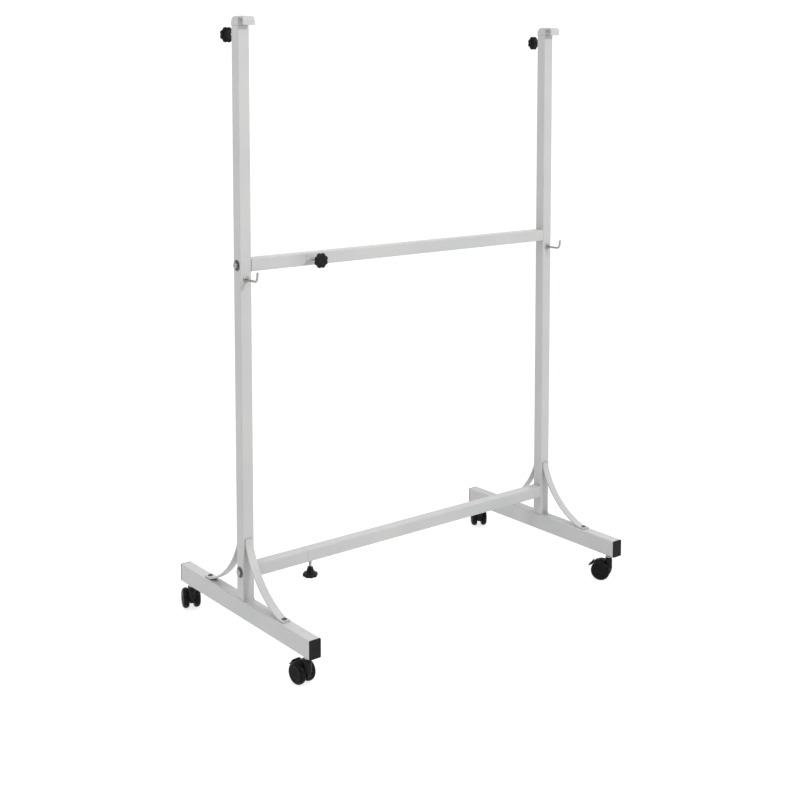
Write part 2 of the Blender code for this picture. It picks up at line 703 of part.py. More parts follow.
def rail(level, height, knob_side):
    """A fixed stub and inner tube on the left, and an outer tube with a clamp knob that slides on it."""
    seam = LEFT + RAIL_SEAM
    face = LEFT + HALF_TUBE + GAP
    stub = rail_tube("stub", face, seam, height, face)
    placed(stub, f"{level}_rail_stub", WHITE)

    end = seam + WIDEN + INNER_ENGAGED
    start = LEFT + HALF_TUBE + INNER_START
    inner = facing(square_tube("inner", INNER, INNER, INNER_WALL, end - start), (1, 0, 0))
    placed(shifted(inner, x=(start + end) / 2, z=height), f"{level}_inner_tube", STEEL)

    far = RIGHT - HALF_TUBE - GAP
    outer = rail_tube("outer", seam + GAP, far, height, far)
    knob = Vector((seam + KNOB_FROM_SEAM, 0, height)) + Vector(knob_side) * HALF_TUBE
    outer = with_boss(outer, tuple(knob), knob_side)
    placed(outer, f"{level}_rail_tube", WHITE)
    clamp_knob(f"{level}_rail_knob", tuple(knob), knob_side)

    rail_bolt(f"left_{level}_bolt", LEFT, height, -1)
    rail_bolt(f"right_{level}_bolt", RIGHT, height, 1)


end_frame("left", LEFT)
end_frame("right", RIGHT)
rail("upper", UPPER_RAIL_Z, (0, -1, 0))
rail("lower", LOWER_RAIL_Z, (0, 0, -1))
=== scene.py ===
"""The looks of a mobile stand for a board or backdrop panel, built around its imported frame.

White powder-coated square tube, black plastic casters, clamp knobs and end caps, and zinc-plated hooks,
bolts and studs. Every piece is shaped here in mesh code, at the place of the CAD node that it stands for, and
rides on the body of that node. Units are metres: X runs along the rails, -Y is the front and Z is up.
"""

import json
from math import atan2, cos, floor, pi, radians, sin, sqrt
import bmesh
import bpy
from mathutils import Matrix, Vector


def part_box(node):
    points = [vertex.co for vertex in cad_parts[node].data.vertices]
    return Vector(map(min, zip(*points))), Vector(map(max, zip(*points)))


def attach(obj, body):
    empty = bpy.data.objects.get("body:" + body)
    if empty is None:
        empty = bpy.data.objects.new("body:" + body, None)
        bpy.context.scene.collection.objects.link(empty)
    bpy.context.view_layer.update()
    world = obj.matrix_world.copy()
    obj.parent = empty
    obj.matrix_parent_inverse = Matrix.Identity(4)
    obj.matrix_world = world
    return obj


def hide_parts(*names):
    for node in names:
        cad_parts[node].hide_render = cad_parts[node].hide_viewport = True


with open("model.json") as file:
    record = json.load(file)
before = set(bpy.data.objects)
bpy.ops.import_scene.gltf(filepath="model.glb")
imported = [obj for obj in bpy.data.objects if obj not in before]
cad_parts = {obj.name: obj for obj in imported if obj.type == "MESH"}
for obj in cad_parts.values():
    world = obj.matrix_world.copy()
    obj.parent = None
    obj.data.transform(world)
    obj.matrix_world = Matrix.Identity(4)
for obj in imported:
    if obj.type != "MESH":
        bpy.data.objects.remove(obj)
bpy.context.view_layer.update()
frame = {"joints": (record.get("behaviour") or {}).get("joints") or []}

SIDES = ("left", "right")
ENDS = {"front": -1, "rear": 1}
CORNERS = ("front_left", "rear_left", "front_right", "rear_right")
TO_X = Matrix(((0, 0, 1, 0), (1, 0, 0, 0), (0, 1, 0, 0), (0, 0, 0, 1)))   # x to Y, y to Z, z to X
TO_FRONT = Matrix.Rotation(pi / 2, 4, "X")                                # z to -Y
TO_BACK = Matrix.Rotation(-pi / 2, 4, "X")                                # z to +Y
TO_FLOOR = Matrix.Rotation(pi, 4, "X")                                    # z to -Z


def low(node):
    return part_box(node)[0]


def high(node):
    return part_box(node)[1]


def middle(node):
    return (low(node) + high(node)) / 2


def size(node):
    return high(node) - low(node)


# Sizes read from the frame, and those that its boxes don't give
TUBE = size("left_upright").x
UPRIGHT_Y = low("left_upright").y + TUBE / 2
UPRIGHT_X = {side: middle(f"{side}_upright").x for side in SIDES}
WALL = 0.0015           # of the white tubes
INNER_WALL = 0.0012     # of the tubes that slide in them
CORNER = 0.0025         # radius of a tube's outer corners
FOOT_TOP = high("left_foot_beam").z
RAIL_Z = {level: high(f"{level}_rail_stub").z - TUBE / 2 for level in ("upper", "lower")}
INNER = size("upper_inner_tube").z
HOOK_Z = middle("left_wire_hook_nut").z
BRACE_THICK = 0.004
BRACE_RADIUS = 0.190
BRACE_TAB = 0.012       # the straight part on the upright
BRACE_FOOT = 0.018      # the straight part on the foot beam
BOSS_HEIGHT = high("left_upright").y - UPRIGHT_Y - TUBE / 2


# ---- materials ----


class Look:
    """A Principled material, with short ways to add the nodes that give it its detail."""

    def __init__(self, name, colour, roughness, metallic=0.0):
        self.material = bpy.data.materials.new(name)
        self.material.use_nodes = True
        self.tree = self.material.node_tree
        self.shader = self.tree.nodes["Principled BSDF"]
        self.shader.inputs["Base Color"].default_value = (*colour, 1)
        self.shader.inputs["Roughness"].default_value = roughness
        self.shader.inputs["Metallic"].default_value = metallic
        self.coordinates = self.tree.nodes.new("ShaderNodeTexCoord").outputs["Object"]

    def link(self, output, socket):
        self.tree.links.new(output, socket)

    def stretched(self, x, y, z):
        """Object coordinates, scaled differently along each axis."""
        mapping = self.tree.nodes.new("ShaderNodeMapping")
        mapping.inputs["Scale"].default_value = (x, y, z)
        self.link(self.coordinates, mapping.inputs["Vector"])
        return mapping.outputs["Vector"]

    def noise(self, scale, detail=3.0, coordinates=None):
        texture = self.tree.nodes.new("ShaderNodeTexNoise")
        texture.inputs["Scale"].default_value = scale
        texture.inputs["Detail"].default_value = detail
        self.link(coordinates or self.coordinates, texture.inputs["Vector"])
        return texture.outputs["Fac"]

    def ranged(self, value, from_low, from_high, to_low, to_high):
        """A value moved from one range to another, and held inside it."""
        node = self.tree.nodes.new("ShaderNodeMapRange")
        for socket, number in zip(node.inputs[1:5], (from_low, from_high, to_low, to_high)):
            socket.default_value = number
        self.link(value, node.inputs["Value"])
        return node.outputs["Result"]

    def mixed(self, share, first, second):
        """A blend of two colours, each a colour or another node's output."""
        node = self.tree.nodes.new("ShaderNodeMix")
        node.data_type = "RGBA"
        self.link(share, node.inputs["Factor"])
        for socket, colour in ((node.inputs[6], first), (node.inputs[7], second)):
            if isinstance(colour, tuple):
                socket.default_value = (*colour, 1)
            else:
                self.link(colour, socket)
        return node.outputs[2]

    def colour(self, output):
        self.link(output, self.shader.inputs["Base Color"])

    def roughness(self, output):
        self.link(output, self.shader.inputs["Roughness"])

    def bump(self, height, depth, strength=1.0):
        """Adds a bump of this depth in metres on top of any that are there."""
        node = self.tree.nodes.new("ShaderNodeBump")
        node.inputs["Strength"].default_value = strength
        node.inputs["Distance"].default_value = depth
        self.link(height, node.inputs["Height"])
        normal = self.shader.inputs["Normal"]
        if normal.is_linked:
            self.link(normal.links[0].from_socket, node.inputs["Normal"])
        self.link(node.outputs["Normal"], normal)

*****

Instructions for the task:
Quote exactly the first line of the data and every line after it through the one holding "placed(shifted(inner, x=(start +".

Task result:
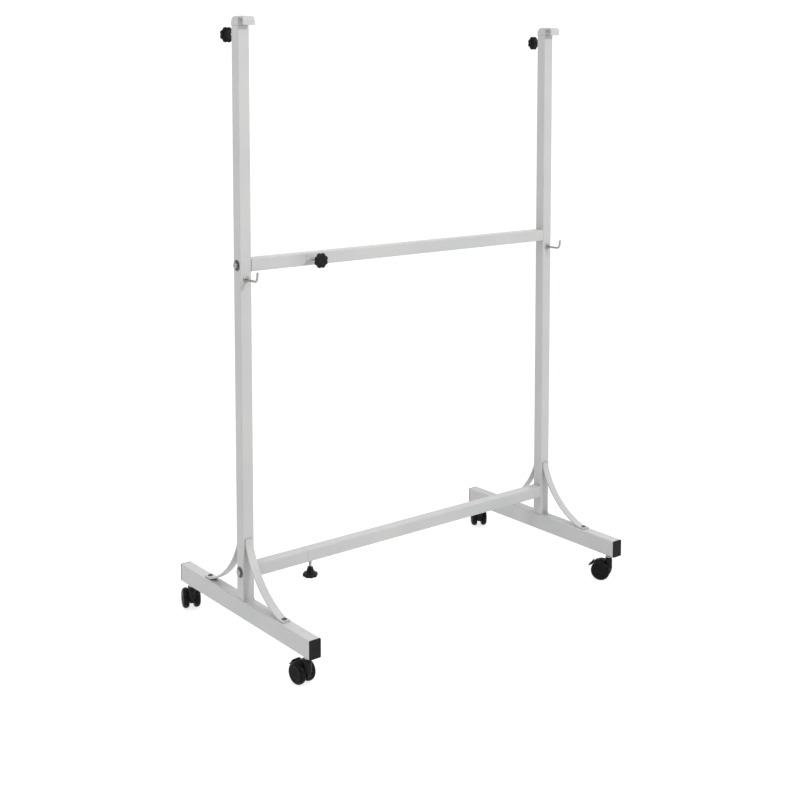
Write part 2 of the Blender code for this picture. It picks up at line 703 of part.py. More parts follow.
def rail(level, height, knob_side):
    """A fixed stub and inner tube on the left, and an outer tube with a clamp knob that slides on it."""
    seam = LEFT + RAIL_SEAM
    face = LEFT + HALF_TUBE + GAP
    stub = rail_tube("stub", face, seam, height, face)
    placed(stub, f"{level}_rail_stub", WHITE)

    end = seam + WIDEN + INNER_ENGAGED
    start = LEFT + HALF_TUBE + INNER_START
    inner = facing(square_tube("inner", INNER, INNER, INNER_WALL, end - start), (1, 0, 0))
    placed(shifted(inner, x=(start + end) / 2, z=height), f"{level}_inner_tube", STEEL)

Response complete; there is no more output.